Among the entries below, find the line with "high end, radius", then quote it and each following line up to and including the line with "for member in", and nothing else.

Rows from a 3D modeling dataset
* Start *

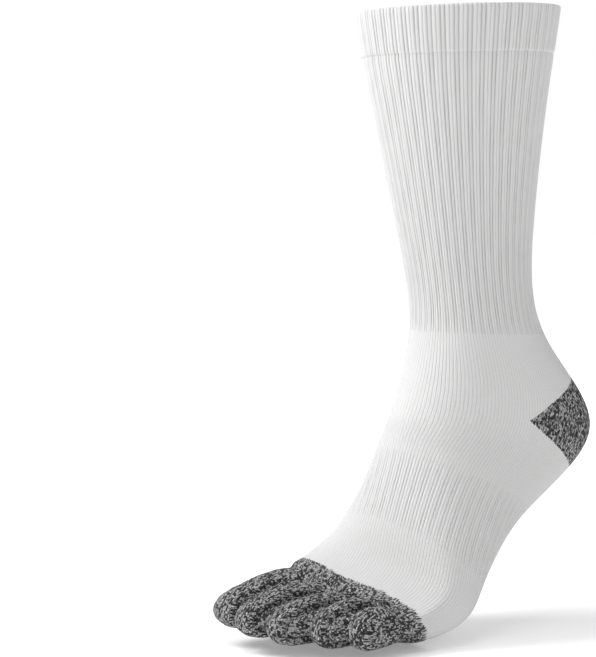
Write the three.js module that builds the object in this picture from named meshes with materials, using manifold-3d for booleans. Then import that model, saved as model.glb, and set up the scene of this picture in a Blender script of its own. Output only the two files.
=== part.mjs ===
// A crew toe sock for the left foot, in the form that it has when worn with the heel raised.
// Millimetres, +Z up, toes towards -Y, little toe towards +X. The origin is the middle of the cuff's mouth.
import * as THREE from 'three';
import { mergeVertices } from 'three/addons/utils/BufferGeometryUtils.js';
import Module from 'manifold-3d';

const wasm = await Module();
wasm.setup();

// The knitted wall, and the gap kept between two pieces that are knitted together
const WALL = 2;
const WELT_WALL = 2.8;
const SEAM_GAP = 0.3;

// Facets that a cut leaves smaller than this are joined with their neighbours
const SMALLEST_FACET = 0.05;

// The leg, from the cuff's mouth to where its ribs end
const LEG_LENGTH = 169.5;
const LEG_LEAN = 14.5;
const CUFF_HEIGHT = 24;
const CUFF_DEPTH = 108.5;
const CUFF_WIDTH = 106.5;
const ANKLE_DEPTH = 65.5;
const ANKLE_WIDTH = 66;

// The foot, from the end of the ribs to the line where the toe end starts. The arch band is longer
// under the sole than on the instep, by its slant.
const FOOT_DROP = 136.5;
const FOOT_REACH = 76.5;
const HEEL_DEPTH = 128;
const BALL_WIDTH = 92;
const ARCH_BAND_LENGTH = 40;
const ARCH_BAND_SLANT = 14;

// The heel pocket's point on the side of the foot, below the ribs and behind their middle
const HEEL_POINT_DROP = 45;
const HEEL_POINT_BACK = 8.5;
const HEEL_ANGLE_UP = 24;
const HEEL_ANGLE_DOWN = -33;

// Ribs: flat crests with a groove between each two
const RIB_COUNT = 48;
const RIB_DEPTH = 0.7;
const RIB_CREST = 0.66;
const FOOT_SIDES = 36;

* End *
* Start *

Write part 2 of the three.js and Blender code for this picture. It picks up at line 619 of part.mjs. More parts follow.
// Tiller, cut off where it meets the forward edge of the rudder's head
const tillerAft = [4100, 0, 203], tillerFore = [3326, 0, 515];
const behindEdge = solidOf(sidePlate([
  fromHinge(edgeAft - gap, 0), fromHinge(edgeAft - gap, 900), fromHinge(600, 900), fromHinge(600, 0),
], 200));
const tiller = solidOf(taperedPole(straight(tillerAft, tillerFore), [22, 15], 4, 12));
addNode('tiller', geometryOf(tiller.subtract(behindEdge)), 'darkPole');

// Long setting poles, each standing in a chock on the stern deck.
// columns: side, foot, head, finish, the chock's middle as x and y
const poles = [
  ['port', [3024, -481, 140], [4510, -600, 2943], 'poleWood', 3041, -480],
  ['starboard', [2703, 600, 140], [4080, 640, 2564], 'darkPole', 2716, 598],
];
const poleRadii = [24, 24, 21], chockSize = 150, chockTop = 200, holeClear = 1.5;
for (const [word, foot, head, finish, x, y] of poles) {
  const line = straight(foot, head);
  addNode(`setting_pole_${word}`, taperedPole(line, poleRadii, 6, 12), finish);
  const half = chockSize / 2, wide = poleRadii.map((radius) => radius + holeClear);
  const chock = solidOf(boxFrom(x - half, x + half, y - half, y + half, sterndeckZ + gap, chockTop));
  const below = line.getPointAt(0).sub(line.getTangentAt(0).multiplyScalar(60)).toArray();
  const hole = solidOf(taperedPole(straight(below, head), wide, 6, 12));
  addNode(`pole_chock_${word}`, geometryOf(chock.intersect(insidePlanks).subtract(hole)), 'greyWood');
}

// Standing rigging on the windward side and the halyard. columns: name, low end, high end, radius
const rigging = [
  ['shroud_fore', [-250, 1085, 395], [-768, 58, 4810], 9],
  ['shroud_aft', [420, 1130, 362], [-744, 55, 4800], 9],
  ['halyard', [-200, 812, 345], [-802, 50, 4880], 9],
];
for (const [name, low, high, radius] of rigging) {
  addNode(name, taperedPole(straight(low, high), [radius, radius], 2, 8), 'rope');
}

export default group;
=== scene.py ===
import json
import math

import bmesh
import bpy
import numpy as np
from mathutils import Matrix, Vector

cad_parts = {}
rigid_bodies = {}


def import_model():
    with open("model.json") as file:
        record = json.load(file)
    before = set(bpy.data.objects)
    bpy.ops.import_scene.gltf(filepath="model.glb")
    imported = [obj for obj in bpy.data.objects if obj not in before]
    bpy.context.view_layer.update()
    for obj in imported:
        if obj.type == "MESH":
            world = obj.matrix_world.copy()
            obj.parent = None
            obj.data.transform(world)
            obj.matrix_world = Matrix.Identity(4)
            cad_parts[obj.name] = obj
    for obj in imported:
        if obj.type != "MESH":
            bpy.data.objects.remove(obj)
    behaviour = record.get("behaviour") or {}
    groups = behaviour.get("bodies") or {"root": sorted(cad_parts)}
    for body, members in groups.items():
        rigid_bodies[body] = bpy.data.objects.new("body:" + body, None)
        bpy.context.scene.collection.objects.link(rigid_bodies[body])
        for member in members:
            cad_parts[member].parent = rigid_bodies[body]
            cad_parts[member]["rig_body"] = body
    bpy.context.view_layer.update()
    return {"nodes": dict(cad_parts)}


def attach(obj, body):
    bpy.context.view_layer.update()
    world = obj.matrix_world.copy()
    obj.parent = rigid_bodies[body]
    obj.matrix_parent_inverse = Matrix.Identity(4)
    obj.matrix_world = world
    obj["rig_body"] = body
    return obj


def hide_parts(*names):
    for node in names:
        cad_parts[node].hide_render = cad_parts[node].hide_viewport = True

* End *

▸ Answer in full
// Standing rigging on the windward side and the halyard. columns: name, low end, high end, radius
const rigging = [
  ['shroud_fore', [-250, 1085, 395], [-768, 58, 4810], 9],
  ['shroud_aft', [420, 1130, 362], [-744, 55, 4800], 9],
  ['halyard', [-200, 812, 345], [-802, 50, 4880], 9],
];
for (const [name, low, high, radius] of rigging) {
  addNode(name, taperedPole(straight(low, high), [radius, radius], 2, 8), 'rope');
}

export default group;
=== scene.py ===
import json
import math

import bmesh
import bpy
import numpy as np
from mathutils import Matrix, Vector

cad_parts = {}
rigid_bodies = {}


def import_model():
    with open("model.json") as file:
        record = json.load(file)
    before = set(bpy.data.objects)
    bpy.ops.import_scene.gltf(filepath="model.glb")
    imported = [obj for obj in bpy.data.objects if obj not in before]
    bpy.context.view_layer.update()
    for obj in imported:
        if obj.type == "MESH":
            world = obj.matrix_world.copy()
            obj.parent = None
            obj.data.transform(world)
            obj.matrix_world = Matrix.Identity(4)
            cad_parts[obj.name] = obj
    for obj in imported:
        if obj.type != "MESH":
            bpy.data.objects.remove(obj)
    behaviour = record.get("behaviour") or {}
    groups = behaviour.get("bodies") or {"root": sorted(cad_parts)}
    for body, members in groups.items():
        rigid_bodies[body] = bpy.data.objects.new("body:" + body, None)
        bpy.context.scene.collection.objects.link(rigid_bodies[body])
        for member in members:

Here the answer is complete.